* start Data to use *

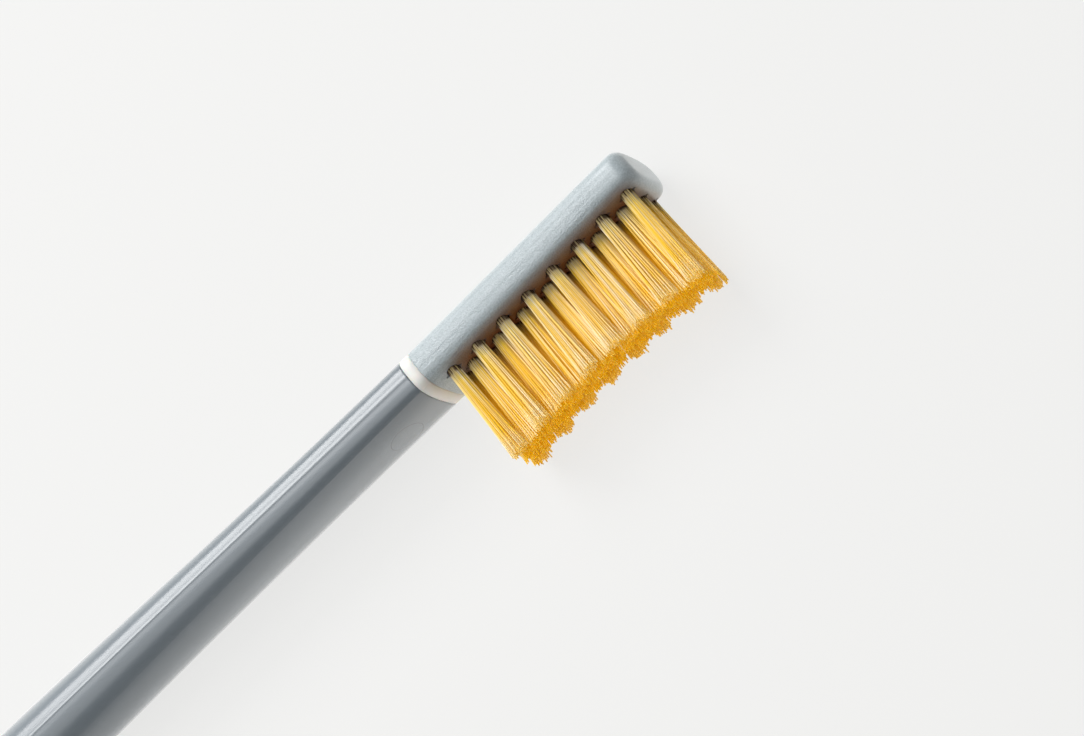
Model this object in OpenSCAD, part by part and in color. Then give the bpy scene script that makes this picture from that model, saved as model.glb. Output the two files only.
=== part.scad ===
// Manual toothbrush with a stapled head: a round moulded handle whose neck
// flattens towards the head, a thin collar ring, and a squared head drilled
// for staggered rows of tufts. It lies on its side, with +X towards the tip,
// the bristles towards -Y and +Z up, standing on z = 0.

/* [Head] */
// Length of the head from the collar ring to the tip
head_l = 29.8; // [28.5:0.1:36]
// Width of the head across the bristle face
head_w = 9.5; // [9:0.1:12]
// Thickness of the head at the collar ring
head_t = 5.25; // [4.8:0.05:7]
// How much thinner the head is at its tip
tip_thin = 0.4; // [0:0.05:0.8]
// Squareness of the head's section: 2 is an ellipse, larger is squarer
squareness = 3.04; // [2.4:0.02:4]
// Corner radius of the squared tip, seen from the face
tip_corner_r = 1.6; // [1:0.1:2.6]
// Edge radius round the end face
tip_edge_r = 1.1; // [0.3:0.05:1.6]

/* [Stem and collar ring] */
// Thickness of the collar ring along the brush
ring_l = 1.35; // [0.8:0.05:3]
// Diameter of the stem that carries ring and head
stem_d = 3.4; // [2.4:0.1:3.8]
// Length of the stem inside the handle
stem_l = 9; // [5:0.5:16]
// Depth of the stem's axis below the bristle face
stem_drop = 2.6; // [2.5:0.05:3]
// Radial clearance of the stem in the ring and the handle
stem_gap = 0.04; // [0.02:0.01:0.1]

/* [Handle] */
// Length of the handle from the collar ring to the tail
handle_l = 152.85; // [140:0.5:170]
// How far each side of the neck draws in between ring and grip
neck_in = 0.15; // [0:0.05:0.4]
// How far the front of the neck lies below the bristle face
neck_drop = 0.3; // [0:0.05:0.5]
// How far the widest line of the neck lies behind its middle
neck_back = 0.25; // [0:0.05:0.4]
// How soon the neck grows thicker behind the ring: 0 starts level with it
neck_growth = 0.5; // [0:0.05:1]
// Distance behind the ring where the straight grip starts
grip_x = 92; // [75:1:110]
// Diameter of the straight grip
grip_d = 9.5; // [9.5:0.1:13]
// Edge radius of the tail
tail_r = 3.4; // [1:0.1:4.4]

/* [Tufts] */
// Number of tufts in a long row
long_row = 8; // [4:1:8]
// Number of rows across the face
row_count = 5; // [1:2:5]
// Distance between tufts along a row
pitch = 3.6; // [3.3:0.05:3.65]
// Distance between rows
row_gap = 1.42; // [1.35:0.01:1.6]
// Distance from the ring to the first tuft of a long row
first_x = 2.3; // [1.8:0.1:2.8]
// Diameter of a tuft hole
hole_d = 1.6; // [1.3:0.05:1.65]
// Depth of a tuft hole below the top of the face
hole_depth = 3.2; // [2.6:0.1:3.6]
// Radial clearance of a tuft in its hole
tuft_gap = 0.03; // [0.02:0.01:0.08]
// Free length of the shortest bristles
bristle_l = 10.2; // [7:0.1:14]
// Radius of the hollow trim along the brush
trim_r = 84; // [50:1:400]
// Distance from the ring to the lowest point of the trim
trim_x = 14.2; // [10:0.1:20]
// Diameter of a flared tuft at its tip
tip_d = 2.1; // [1.6:0.05:2.15]
// Depth of the flutes that the filament bundles leave round a tuft
flute = 0.05; // [0:0.01:0.08]

/* [Anchors] */
// Width of an anchor plate along the brush
anchor_w = 2.15; // [2:0.05:2.3]
// Height of an anchor plate
anchor_h = 1.3; // [0.8:0.1:1.6]
// Thickness of an anchor plate
anchor_t = 0.24; // [0.16:0.02:0.3]
// Thickness of the bristle fold under the plate
fold_t = 0.5; // [0.3:0.05:0.8]
// Clearance of the plate in its slit and in the fold, on each side
anchor_gap = 0.02; // [0.01:0.01:0.05]

/* [Hidden] */
$fn = 32;
head_half = head_w / 2;
hole_r = hole_d / 2;
row_mid = (row_count - 1) / 2;
// Corners round a tuft, and the shares of its free length that have a ring of them
tuft_sides = 14;
tuft_levels = [0, 0.3, 0.65, 1];
tuft_r = hole_r - tuft_gap;
// Most that a tuft's end leans to either side
loose = 0.05;
// How far a cut runs past a surface, or one solid into the next
over = 1;
// How far the neck's end lies inside the round grip
seam = 0.02;
// Points round a section, and sections along the neck
section_points = 40;
neck_steps = 14;

// Signed power, for the two halves of a squared ellipse
function spow(v, e) = sign(v) * abs(v) ^ e;

// Closed section at x: a squared ellipse of half width a and half thickness c whose
// front lies at the height low, drawn in by drop from the face and from the back,
// and widest at the distance back behind its middle
function section(x, a, c, e, low = 0, drop = 0, back = 0) =
    [for (k = [0:section_points - 1])
        let (
            t = 360 * k / section_points,
            u = spow(cos(t), 2 / e)
        )
        [x, low + c - (c - drop) * u + back * (1 - u ^ 2), a * spow(sin(t), 2 / e)]];

// Head section at x: the corner and edge radii draw it in towards the tip
function head_section(x) =
    let (
        into_corner = max(0, x - head_l + tip_corner_r),
        into_edge = max(0, x - head_l + tip_edge_r),
        a = head_half - tip_corner_r + sqrt(max(0, tip_corner_r ^ 2 - into_corner ^ 2)),
        drop = tip_edge_r - sqrt(max(0, tip_edge_r ^ 2 - into_edge ^ 2))
    )
    section(x, a, (head_t - tip_thin * x / head_l) / 2, squareness, 0, drop);

// Handle section at a distance behind the ring: squared at first, round at the grip
function handle_section(d) =
    let (
        f = min(1, d / grip_x),
        bow = sin(180 * f),
        growth = f ^ 2 * (3 - 2 * f) + neck_growth * f * (1 - f) ^ 2,
        grip_r = grip_d / 2 - seam,
        a = head_half + (grip_r - head_half) * f - neck_in * bow,
        c = head_t / 2 + (grip_r - head_t / 2) * growth,
        e = 2 + (squareness - 2) * (1 - f) ^ 3
    )
    section(-ring_l - d, a, c, e, neck_drop * bow ^ 0.6 + seam * f, 0, neck_back * bow);

// Height of the trimmed bristle ends above the face, at x
function trim(x) = bristle_l + trim_r - sqrt(trim_r ^ 2 - (x - trim_x) ^ 2);

// A row's distance from the middle plane, its number of tufts and their places
function row_z(row) = (row - row_mid) * row_gap;
function tufts_in(row) = long_row - row % 2;
function tuft_x(row, col) = first_x + (col + (row % 2) / 2) * pitch;

// One ring of points round a tuft, at the share f of its free length
function tuft_ring(row, col, f) =
    let (
        lean = rands(-1, 1, 2, 100 * row + col),
        x0 = tuft_x(row, col) + loose * lean[0] * f,
        z0 = row_z(row) + loose * lean[1] * f,
        r = tuft_r + (tip_d / 2 - tuft_r) * f
    )
    [for (k = [0:tuft_sides - 1])
        let (
            a = 360 * k / tuft_sides,
            rk = r * (1 - f * (k % 2) * flute),
            x = x0 + rk * cos(a)
        )
        [x, -trim(x) * f, z0 + rk * sin(a)]];

// Shift that puts the middle of the whole brush over the origin
tip_y = min([for (row = [0:row_count - 1], col = [0:tufts_in(row) - 1], p = tuft_ring(row, col, 1))
    p[1]]);
place = [(handle_l + ring_l - head_l) / 2, -(grip_d + tip_y) / 2, grip_d / 2];

row_names = ["a", "b", "c", "d", "e"];
function tuft_name(row, col) = str("tuft_", row_names[row], col + 1);

// Solid through a list of sections with equal numbers of points
module loft(sections) {
    n = len(sections[0]);
    m = len(sections);
    polyhedron(
        [for (s = sections, p = s) p],
        concat(
            [[for (k = [n - 1:-1:0]) k]],
            [for (j = [0:m - 2], k = [0:n - 1])
                let (a = j * n + k, b = j * n + (k + 1) % n)
                [a, b, a + n]],
            [for (j = [0:m - 2], k = [0:n - 1])
                let (a = j * n + k, b = j * n + (k + 1) % n)
                [b, b + n, a + n]],
            [[for (k = [0:n - 1]) (m - 1) * n + k]]
        )
    );
}

// Round bar along the brush at the stem's depth
module stem_bar(from, to, r) {
    translate([from, stem_drop, 0]) rotate([0, 90, 0]) cylinder(r = r, h = to - from);
}

module each_tuft() {
    for (row = [0:row_count - 1], col = [0:tufts_in(row) - 1])
        translate([tuft_x(row, col), 0, row_z(row)]) children();
}

// Anchor plate below the face, thicker and taller by gap, and reaching up by rise
module anchor_plate(w, gap, rise) {
    translate([-w / 2, hole_depth - fold_t - anchor_h - rise, -anchor_t / 2 - gap])
        cube([w, anchor_h + rise, anchor_t + 2 * gap]);
}

module handle() {
    straight_l = handle_l - grip_x - tail_r;
    flat_r = grip_d / 2 - tail_r;
    color("#9ca6ac") difference() {
        union() {
            loft([for (d = concat(
                    [grip_x + over],
                    [for (k = [neck_steps:-1:0]) grip_x * (k / neck_steps) ^ 1.5]))
                handle_section(d)]);
            translate([-ring_l - grip_x, grip_d / 2, 0]) rotate([0, -90, 0])
                rotate_extrude($fn = 64) intersection() {
                    square([grip_d / 2, straight_l + tail_r]);
                    union() {
                        square([grip_d / 2, straight_l]);
                        square([flat_r, straight_l + tail_r]);
                        translate([flat_r, straight_l]) circle(tail_r);
                    }
                }
        }
        stem_bar(-ring_l - stem_l - stem_gap, -ring_l + over, stem_d / 2 + stem_gap);
    }
}

module collar_ring() {
    color("white") difference() {
        loft([for (x = [-ring_l, 0]) section(x, head_half, head_t / 2, squareness)]);
        stem_bar(-ring_l - over, over, stem_d / 2 + stem_gap);
    }
}

module head() {
    corner_steps = 8;
    color("#a0aaaf") difference() {
        union() {
            loft([for (x = concat(
                    [0, (head_l - tip_corner_r) / 2],
                    [for (k = [0:corner_steps])
                        head_l - tip_corner_r * (1 - sin(90 * k / corner_steps))]))
                head_section(x)]);
            stem_bar(-ring_l - stem_l, over, stem_d / 2);
        }
        each_tuft() {
            translate([0, hole_depth, 0]) rotate([90, 0, 0]) cylinder(r = hole_r, h = hole_depth + over);
            anchor_plate(anchor_w, anchor_gap, hole_depth);
        }
    }
}

module tuft_anchors() {
    color("#b08d57") each_tuft() anchor_plate(anchor_w, 0, 0);
}

// A folded bundle of filaments: straight in its hole, flared above the face
module tuft(row, col) {
    n = tuft_sides;
    levels = len(tuft_levels);
    foot = [for (p = tuft_ring(row, col, 0)) [p[0], hole_depth, p[2]]];
    rings = [for (f = tuft_levels, p = tuft_ring(row, col, f)) p];
    top = levels * n;
    tip = [tuft_x(row, col), -trim(tuft_x(row, col)), row_z(row)];
    color("#d9a441") difference() {
        polyhedron(
            concat(foot, rings, [tip]),
            concat(
                [[for (k = [0:n - 1]) k]],
                [for (j = [0:levels - 1], k = [0:n - 1])
                    [j * n + k, (j + 1) * n + k, j * n + (k + 1) % n]],
                [for (j = [0:levels - 1], k = [0:n - 1])
                    [j * n + (k + 1) % n, (j + 1) * n + k, (j + 1) * n + (k + 1) % n]],
                [for (k = [0:n - 1]) [top + k, top + n, top + (k + 1) % n]]
            )
        );
        translate([tuft_x(row, col), -anchor_gap, row_z(row)])
            anchor_plate(hole_d, anchor_gap, 2 * anchor_gap);
    }
}

translate(place) {
    handle();
    collar_ring();
    head();
    tuft_anchors();
    for (row = [0:row_count - 1], col = [0:tufts_in(row) - 1])
        tuft(row, col);
}
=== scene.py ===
import math
import random

import bpy
from mathutils import Matrix, Vector


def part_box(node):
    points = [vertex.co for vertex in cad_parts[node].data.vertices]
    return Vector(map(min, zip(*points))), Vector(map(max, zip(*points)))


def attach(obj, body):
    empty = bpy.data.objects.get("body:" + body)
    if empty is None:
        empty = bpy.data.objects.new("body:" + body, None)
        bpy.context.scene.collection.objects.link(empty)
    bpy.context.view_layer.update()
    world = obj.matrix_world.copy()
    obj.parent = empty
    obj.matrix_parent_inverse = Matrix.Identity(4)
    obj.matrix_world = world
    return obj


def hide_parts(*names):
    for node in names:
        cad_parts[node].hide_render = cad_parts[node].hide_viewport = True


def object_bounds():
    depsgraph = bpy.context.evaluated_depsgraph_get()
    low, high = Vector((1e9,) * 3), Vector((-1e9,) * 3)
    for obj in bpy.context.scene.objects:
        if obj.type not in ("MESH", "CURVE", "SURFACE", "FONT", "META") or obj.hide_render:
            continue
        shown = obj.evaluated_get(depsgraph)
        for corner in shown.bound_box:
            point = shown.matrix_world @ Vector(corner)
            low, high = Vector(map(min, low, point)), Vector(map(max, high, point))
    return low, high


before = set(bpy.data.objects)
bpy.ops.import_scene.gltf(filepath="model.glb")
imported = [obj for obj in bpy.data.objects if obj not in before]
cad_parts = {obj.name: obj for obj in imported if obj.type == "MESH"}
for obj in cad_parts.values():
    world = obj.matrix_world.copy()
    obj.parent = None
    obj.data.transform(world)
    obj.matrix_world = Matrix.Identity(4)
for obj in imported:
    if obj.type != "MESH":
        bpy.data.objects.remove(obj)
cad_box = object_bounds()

# Camera
# The photograph looks down on the lying brush from the bristle side, with a long lens, and
# shows the head and the front of the handle running from the lower left to the upper right.
mm = 0.001
ring_low, ring_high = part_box("collar_ring")
face_y = ring_low.y
middle_z = (ring_low.z + ring_high.z) / 2
ring_front = ring_high.x
ring_back = ring_low.x
camera_turn = math.radians(13.65)
camera_lean = math.radians(23.55)
camera_roll = math.radians(45.31)
camera_distance = 400 * mm
view_width = 108.7 * mm
aim_ahead = 8.78 * mm
aim_above = 5.17 * mm
aim = Vector((ring_front + aim_ahead, face_y - aim_above, middle_z))
towards_camera = Vector((
    math.sin(camera_turn) * math.cos(camera_lean),
    -math.sin(camera_lean),
    math.cos(camera_turn) * math.cos(camera_lean),
))
along = Vector((1, 0, 0))
along -= towards_camera * along.dot(towards_camera)
along.normalize()
across = along.cross(towards_camera)
right = along * math.cos(camera_roll) + across * math.sin(camera_roll)
up = along * math.sin(camera_roll) - across * math.cos(camera_roll)
lens = bpy.data.cameras.new("camera")
lens.sensor_width = 36
lens.lens = lens.sensor_width * camera_distance / view_width
lens.clip_start = 10 * mm
camera = bpy.data.objects.new("camera", lens)
axes = Matrix((right, up, towards_camera)).transposed()
camera.matrix_world = Matrix.Translation(aim + towards_camera * camera_distance) @ axes.to_4x4()
bpy.context.scene.collection.objects.link(camera)
bpy.context.scene.camera = camera
bpy.context.scene.view_settings.view_transform = "Standard"


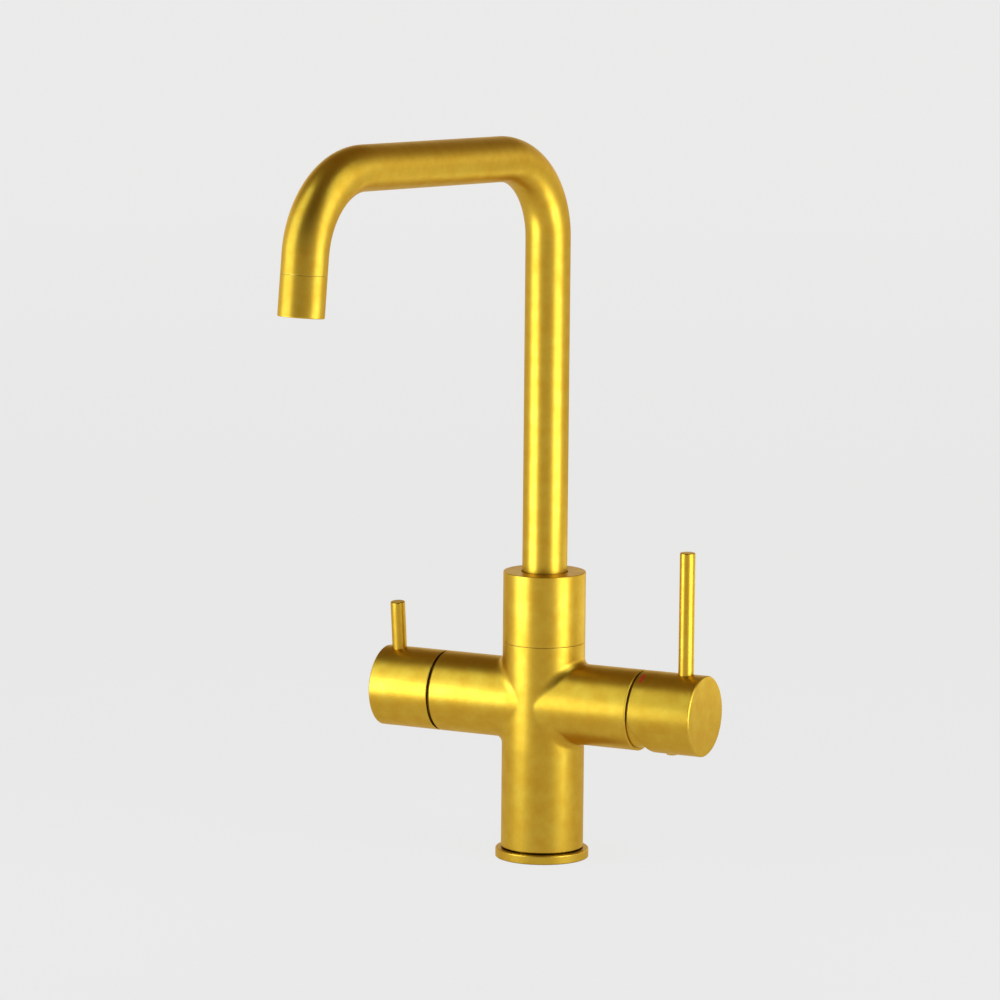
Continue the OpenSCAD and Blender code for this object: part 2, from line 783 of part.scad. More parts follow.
module mixer_stem() {
    block_back = 4;
    neck_lap = 1;
    block_x = pivot_x - block_back;
    color(steel) difference() {
        union() {
            on_mixer_side(pivot_x - ball_arm) sphere(d = ball_d);
            on_mixer_side(pivot_x - ball_arm) cylinder(d = stem_neck_d, h = ball_arm - stem_h / 2 + neck_lap);
            translate([block_x, -stem_w / 2, arm_z - stem_h / 2])
                cube([stem_end_x - block_x, stem_w, stem_h]);
        }
        translate([pivot_x, stem_w / 2 + past, arm_z]) rotate([90, 0, 0])
            cylinder(d = pin_d + 2 * running_fit, h = stem_w + 2 * past);
    }
}

module mixer_handle() {
    color(gold) difference() {
        on_mixer_side(mixer_handle_x)
            chamfered_rod(handle_d, mixer_reach - mixer_handle_x, line_chamfer, handle_rim);
        on_mixer_side(pivot_x) sphere(r = dome_r + dome_play);
        translate([mixer_handle_x, -handle_d, arm_z - relief_drop]) rotate([0, -relief_angle, 0])
            translate([-handle_d, 0, -2 * handle_d]) cube([handle_d, 2 * handle_d, 2 * handle_d]);
        translate([pivot_x, -stem_w / 2 - seat_fit, arm_z - stem_h / 2 - seat_fit])
            cube([stem_end_x - pivot_x + tip_room, stem_w + 2 * seat_fit, stem_h + 2 * seat_fit]);
        above_arm(mixer_lever_x) lever_hole(mixer_lever_d);
        above_arm(plug_x) mirror([0, 0, 1]) translate([0, 0, plug_floor()])
            cylinder(d = plug_d + 2 * seat_fit, h = handle_d);
        on_mixer_screw() translate([0, 0, -screw_tip() - past])
            cylinder(d = grub_d + 2 * seat_fit, h = screw_tip() + 2 * past);
        mark_recess(1);
        mark_recess(-1);
    }
}

function plug_floor() = handle_d / 2 - plug_depth;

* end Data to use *

» **The request**
Extract exactly and only these lines: the line containing "collar_ring();", the line containing "for corner in", and every line between them.

» **The result**
    collar_ring();
    head();
    tuft_anchors();
    for (row = [0:row_count - 1], col = [0:tufts_in(row) - 1])
        tuft(row, col);
}
=== scene.py ===
import math
import random

import bpy
from mathutils import Matrix, Vector


def part_box(node):
    points = [vertex.co for vertex in cad_parts[node].data.vertices]
    return Vector(map(min, zip(*points))), Vector(map(max, zip(*points)))


def attach(obj, body):
    empty = bpy.data.objects.get("body:" + body)
    if empty is None:
        empty = bpy.data.objects.new("body:" + body, None)
        bpy.context.scene.collection.objects.link(empty)
    bpy.context.view_layer.update()
    world = obj.matrix_world.copy()
    obj.parent = empty
    obj.matrix_parent_inverse = Matrix.Identity(4)
    obj.matrix_world = world
    return obj


def hide_parts(*names):
    for node in names:
        cad_parts[node].hide_render = cad_parts[node].hide_viewport = True


def object_bounds():
    depsgraph = bpy.context.evaluated_depsgraph_get()
    low, high = Vector((1e9,) * 3), Vector((-1e9,) * 3)
    for obj in bpy.context.scene.objects:
        if obj.type not in ("MESH", "CURVE", "SURFACE", "FONT", "META") or obj.hide_render:
            continue
        shown = obj.evaluated_get(depsgraph)
        for corner in shown.bound_box:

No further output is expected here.